MATERIAL PROVIDED:
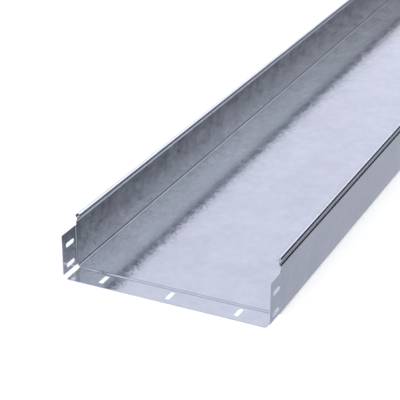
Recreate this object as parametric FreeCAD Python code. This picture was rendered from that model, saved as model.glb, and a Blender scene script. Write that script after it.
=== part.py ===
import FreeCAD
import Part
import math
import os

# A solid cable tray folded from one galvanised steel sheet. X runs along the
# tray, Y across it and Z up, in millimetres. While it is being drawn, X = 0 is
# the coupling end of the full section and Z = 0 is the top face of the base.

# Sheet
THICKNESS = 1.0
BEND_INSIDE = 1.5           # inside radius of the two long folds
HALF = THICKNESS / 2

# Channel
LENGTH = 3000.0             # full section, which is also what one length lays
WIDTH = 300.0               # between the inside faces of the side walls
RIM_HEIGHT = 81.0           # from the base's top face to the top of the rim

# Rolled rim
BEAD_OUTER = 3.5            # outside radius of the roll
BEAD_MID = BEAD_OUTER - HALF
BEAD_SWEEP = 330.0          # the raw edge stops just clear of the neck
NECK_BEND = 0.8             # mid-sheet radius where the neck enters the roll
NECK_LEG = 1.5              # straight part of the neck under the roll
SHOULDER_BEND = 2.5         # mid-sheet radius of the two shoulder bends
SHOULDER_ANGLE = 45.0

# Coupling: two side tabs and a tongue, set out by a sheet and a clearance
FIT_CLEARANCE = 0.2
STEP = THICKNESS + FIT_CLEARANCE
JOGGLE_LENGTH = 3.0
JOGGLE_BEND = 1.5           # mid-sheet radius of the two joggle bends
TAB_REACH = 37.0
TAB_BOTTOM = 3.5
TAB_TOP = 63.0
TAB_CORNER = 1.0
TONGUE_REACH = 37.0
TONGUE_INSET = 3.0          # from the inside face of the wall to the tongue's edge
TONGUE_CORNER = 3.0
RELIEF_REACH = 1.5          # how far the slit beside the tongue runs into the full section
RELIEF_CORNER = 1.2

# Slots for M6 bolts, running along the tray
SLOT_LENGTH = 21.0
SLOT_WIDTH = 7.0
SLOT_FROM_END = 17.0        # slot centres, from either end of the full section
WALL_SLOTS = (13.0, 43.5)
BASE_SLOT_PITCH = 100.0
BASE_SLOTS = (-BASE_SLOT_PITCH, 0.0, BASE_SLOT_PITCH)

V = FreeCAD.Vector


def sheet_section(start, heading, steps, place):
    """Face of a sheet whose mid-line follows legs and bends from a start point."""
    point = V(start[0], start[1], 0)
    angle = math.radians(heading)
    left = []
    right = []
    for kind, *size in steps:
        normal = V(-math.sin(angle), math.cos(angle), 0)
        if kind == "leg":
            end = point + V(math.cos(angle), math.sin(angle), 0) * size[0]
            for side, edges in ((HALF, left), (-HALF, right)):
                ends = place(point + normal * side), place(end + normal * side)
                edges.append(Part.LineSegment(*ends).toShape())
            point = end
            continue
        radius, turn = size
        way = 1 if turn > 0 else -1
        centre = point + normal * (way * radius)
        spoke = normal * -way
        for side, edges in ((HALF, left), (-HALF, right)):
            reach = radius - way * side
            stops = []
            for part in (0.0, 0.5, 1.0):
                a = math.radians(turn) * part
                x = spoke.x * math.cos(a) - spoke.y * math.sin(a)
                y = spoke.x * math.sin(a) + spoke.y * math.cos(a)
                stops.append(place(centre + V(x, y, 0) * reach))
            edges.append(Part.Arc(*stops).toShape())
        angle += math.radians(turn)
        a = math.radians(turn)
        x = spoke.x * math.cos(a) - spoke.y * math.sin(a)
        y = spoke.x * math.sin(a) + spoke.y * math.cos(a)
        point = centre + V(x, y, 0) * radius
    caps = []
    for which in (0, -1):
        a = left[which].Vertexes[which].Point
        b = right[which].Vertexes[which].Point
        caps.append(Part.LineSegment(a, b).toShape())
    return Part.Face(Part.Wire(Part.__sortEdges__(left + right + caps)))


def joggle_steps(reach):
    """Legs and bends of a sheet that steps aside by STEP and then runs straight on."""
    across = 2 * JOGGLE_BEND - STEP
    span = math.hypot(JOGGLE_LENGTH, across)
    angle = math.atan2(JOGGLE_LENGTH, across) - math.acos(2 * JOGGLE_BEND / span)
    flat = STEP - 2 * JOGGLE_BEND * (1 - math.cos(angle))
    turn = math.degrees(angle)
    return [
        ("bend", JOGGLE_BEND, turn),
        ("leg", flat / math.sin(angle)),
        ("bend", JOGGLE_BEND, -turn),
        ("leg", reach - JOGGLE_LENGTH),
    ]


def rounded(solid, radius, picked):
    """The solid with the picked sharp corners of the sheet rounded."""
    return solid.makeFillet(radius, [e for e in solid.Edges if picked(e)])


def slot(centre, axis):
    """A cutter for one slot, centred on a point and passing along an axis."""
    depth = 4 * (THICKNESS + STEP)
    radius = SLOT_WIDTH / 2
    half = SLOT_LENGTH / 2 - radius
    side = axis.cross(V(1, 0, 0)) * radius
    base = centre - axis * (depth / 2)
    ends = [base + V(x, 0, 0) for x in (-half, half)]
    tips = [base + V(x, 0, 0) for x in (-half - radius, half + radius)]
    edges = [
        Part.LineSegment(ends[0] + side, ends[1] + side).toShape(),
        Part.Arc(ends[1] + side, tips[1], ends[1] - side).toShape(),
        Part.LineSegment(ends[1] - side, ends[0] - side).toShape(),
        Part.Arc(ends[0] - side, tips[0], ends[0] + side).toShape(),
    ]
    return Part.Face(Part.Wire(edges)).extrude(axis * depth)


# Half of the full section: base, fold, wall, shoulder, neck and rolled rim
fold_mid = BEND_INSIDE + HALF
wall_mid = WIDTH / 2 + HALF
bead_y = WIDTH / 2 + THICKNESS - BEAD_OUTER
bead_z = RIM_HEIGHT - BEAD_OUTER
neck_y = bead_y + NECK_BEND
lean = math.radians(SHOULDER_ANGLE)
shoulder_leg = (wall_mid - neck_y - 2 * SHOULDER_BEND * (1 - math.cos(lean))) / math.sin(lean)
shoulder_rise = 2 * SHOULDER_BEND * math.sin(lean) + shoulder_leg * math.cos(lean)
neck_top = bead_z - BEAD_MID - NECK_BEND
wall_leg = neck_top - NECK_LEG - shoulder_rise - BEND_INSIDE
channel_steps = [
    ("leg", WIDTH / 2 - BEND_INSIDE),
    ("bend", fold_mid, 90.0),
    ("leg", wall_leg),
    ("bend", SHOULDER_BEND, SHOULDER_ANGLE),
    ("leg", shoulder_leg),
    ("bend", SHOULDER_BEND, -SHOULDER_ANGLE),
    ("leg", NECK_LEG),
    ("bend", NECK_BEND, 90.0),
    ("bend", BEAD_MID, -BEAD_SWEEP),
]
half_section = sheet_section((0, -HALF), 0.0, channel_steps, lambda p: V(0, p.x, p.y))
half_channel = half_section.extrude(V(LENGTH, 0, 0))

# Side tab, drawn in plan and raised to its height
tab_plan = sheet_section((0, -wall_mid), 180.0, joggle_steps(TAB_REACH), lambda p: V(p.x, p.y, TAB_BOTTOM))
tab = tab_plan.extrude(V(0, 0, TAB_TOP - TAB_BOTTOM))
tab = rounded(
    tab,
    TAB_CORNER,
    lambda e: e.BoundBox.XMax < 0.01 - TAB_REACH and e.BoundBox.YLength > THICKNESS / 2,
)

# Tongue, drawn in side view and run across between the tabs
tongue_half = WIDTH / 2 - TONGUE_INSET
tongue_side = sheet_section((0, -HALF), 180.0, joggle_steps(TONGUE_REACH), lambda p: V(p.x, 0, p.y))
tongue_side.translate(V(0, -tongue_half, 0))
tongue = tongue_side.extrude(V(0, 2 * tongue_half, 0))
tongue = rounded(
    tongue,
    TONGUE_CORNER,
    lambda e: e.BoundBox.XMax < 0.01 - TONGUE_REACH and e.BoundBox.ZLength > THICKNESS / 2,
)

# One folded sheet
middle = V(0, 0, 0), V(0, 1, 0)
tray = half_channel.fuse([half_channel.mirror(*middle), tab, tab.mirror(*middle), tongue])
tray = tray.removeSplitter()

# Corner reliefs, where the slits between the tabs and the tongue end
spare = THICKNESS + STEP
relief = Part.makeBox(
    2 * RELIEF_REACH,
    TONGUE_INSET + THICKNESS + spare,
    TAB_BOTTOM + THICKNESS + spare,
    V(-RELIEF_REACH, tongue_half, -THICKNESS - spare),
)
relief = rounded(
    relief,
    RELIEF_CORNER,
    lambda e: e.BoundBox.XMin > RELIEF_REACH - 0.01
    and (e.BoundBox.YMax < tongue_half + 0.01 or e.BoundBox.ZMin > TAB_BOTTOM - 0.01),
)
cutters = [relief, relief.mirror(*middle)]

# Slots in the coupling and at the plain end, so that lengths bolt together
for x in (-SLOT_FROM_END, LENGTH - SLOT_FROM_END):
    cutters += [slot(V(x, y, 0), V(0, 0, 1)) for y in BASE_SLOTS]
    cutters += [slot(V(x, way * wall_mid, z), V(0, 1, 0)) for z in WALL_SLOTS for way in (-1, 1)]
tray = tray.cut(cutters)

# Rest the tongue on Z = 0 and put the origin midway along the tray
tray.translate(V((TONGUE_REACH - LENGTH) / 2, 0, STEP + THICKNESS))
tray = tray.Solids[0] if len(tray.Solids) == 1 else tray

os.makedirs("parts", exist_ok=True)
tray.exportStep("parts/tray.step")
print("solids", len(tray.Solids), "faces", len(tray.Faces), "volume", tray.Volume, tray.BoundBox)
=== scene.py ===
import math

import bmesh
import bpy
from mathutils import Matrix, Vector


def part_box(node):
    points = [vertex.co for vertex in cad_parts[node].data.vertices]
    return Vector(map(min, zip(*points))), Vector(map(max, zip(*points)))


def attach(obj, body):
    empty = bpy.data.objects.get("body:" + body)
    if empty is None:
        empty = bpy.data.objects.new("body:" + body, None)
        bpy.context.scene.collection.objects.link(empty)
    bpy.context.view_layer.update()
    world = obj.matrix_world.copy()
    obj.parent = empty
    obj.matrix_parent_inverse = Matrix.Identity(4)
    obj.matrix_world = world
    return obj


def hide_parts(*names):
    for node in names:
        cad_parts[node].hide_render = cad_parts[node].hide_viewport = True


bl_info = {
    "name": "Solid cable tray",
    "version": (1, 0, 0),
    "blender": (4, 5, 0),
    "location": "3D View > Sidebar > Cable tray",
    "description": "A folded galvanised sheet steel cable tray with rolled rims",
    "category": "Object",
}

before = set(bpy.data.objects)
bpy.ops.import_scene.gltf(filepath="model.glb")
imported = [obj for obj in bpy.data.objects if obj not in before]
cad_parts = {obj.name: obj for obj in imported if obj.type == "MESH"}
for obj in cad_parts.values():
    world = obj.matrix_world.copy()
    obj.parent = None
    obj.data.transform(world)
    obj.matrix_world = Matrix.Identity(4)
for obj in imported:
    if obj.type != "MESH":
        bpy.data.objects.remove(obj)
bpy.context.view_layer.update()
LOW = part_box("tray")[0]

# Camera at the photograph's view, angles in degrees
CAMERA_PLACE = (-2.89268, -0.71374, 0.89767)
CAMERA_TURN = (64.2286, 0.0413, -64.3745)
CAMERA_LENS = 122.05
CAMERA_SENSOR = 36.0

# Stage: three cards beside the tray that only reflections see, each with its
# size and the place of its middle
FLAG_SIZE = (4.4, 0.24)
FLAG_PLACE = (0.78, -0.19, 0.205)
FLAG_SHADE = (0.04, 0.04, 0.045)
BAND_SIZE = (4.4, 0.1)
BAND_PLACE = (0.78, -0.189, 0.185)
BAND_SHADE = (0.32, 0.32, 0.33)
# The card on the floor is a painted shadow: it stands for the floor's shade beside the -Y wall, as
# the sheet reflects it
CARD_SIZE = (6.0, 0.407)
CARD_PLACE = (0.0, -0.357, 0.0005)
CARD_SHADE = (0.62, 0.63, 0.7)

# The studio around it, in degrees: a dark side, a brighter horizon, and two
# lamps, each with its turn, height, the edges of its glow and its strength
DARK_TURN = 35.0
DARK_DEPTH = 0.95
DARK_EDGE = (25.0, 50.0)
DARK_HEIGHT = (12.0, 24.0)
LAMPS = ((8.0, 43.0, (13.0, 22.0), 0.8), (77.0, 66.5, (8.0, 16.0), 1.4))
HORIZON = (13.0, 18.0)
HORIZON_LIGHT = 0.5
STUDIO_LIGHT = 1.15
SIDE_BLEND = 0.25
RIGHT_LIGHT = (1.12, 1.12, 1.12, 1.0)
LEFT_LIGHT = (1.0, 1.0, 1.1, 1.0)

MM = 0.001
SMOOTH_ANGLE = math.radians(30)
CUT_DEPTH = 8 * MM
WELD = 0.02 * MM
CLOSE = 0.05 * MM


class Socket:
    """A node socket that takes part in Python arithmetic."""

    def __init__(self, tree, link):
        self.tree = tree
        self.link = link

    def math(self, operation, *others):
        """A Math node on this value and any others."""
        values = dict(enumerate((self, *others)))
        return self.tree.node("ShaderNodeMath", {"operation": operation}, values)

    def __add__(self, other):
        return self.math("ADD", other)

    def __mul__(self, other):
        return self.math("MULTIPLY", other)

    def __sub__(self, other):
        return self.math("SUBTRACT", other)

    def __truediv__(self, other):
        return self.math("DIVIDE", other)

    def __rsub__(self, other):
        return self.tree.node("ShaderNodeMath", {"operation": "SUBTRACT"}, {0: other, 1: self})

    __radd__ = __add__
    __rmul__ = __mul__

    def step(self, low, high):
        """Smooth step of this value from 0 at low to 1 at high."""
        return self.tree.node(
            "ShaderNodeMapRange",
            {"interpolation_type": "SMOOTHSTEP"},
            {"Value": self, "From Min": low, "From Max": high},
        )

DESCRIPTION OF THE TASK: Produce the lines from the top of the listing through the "V = FreeCAD.Vector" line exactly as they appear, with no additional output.

TASK RESULT:
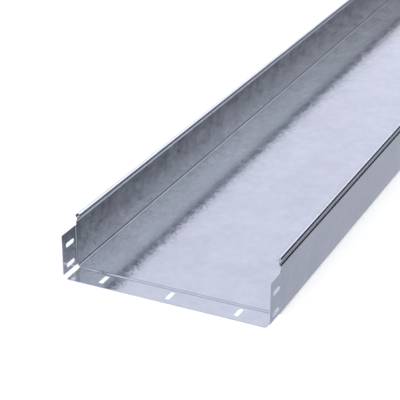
Recreate this object as parametric FreeCAD Python code. This picture was rendered from that model, saved as model.glb, and a Blender scene script. Write that script after it.
=== part.py ===
import FreeCAD
import Part
import math
import os

# A solid cable tray folded from one galvanised steel sheet. X runs along the
# tray, Y across it and Z up, in millimetres. While it is being drawn, X = 0 is
# the coupling end of the full section and Z = 0 is the top face of the base.

# Sheet
THICKNESS = 1.0
BEND_INSIDE = 1.5           # inside radius of the two long folds
HALF = THICKNESS / 2

# Channel
LENGTH = 3000.0             # full section, which is also what one length lays
WIDTH = 300.0               # between the inside faces of the side walls
RIM_HEIGHT = 81.0           # from the base's top face to the top of the rim

# Rolled rim
BEAD_OUTER = 3.5            # outside radius of the roll
BEAD_MID = BEAD_OUTER - HALF
BEAD_SWEEP = 330.0          # the raw edge stops just clear of the neck
NECK_BEND = 0.8             # mid-sheet radius where the neck enters the roll
NECK_LEG = 1.5              # straight part of the neck under the roll
SHOULDER_BEND = 2.5         # mid-sheet radius of the two shoulder bends
SHOULDER_ANGLE = 45.0

# Coupling: two side tabs and a tongue, set out by a sheet and a clearance
FIT_CLEARANCE = 0.2
STEP = THICKNESS + FIT_CLEARANCE
JOGGLE_LENGTH = 3.0
JOGGLE_BEND = 1.5           # mid-sheet radius of the two joggle bends
TAB_REACH = 37.0
TAB_BOTTOM = 3.5
TAB_TOP = 63.0
TAB_CORNER = 1.0
TONGUE_REACH = 37.0
TONGUE_INSET = 3.0          # from the inside face of the wall to the tongue's edge
TONGUE_CORNER = 3.0
RELIEF_REACH = 1.5          # how far the slit beside the tongue runs into the full section
RELIEF_CORNER = 1.2

# Slots for M6 bolts, running along the tray
SLOT_LENGTH = 21.0
SLOT_WIDTH = 7.0
SLOT_FROM_END = 17.0        # slot centres, from either end of the full section
WALL_SLOTS = (13.0, 43.5)
BASE_SLOT_PITCH = 100.0
BASE_SLOTS = (-BASE_SLOT_PITCH, 0.0, BASE_SLOT_PITCH)

V = FreeCAD.Vector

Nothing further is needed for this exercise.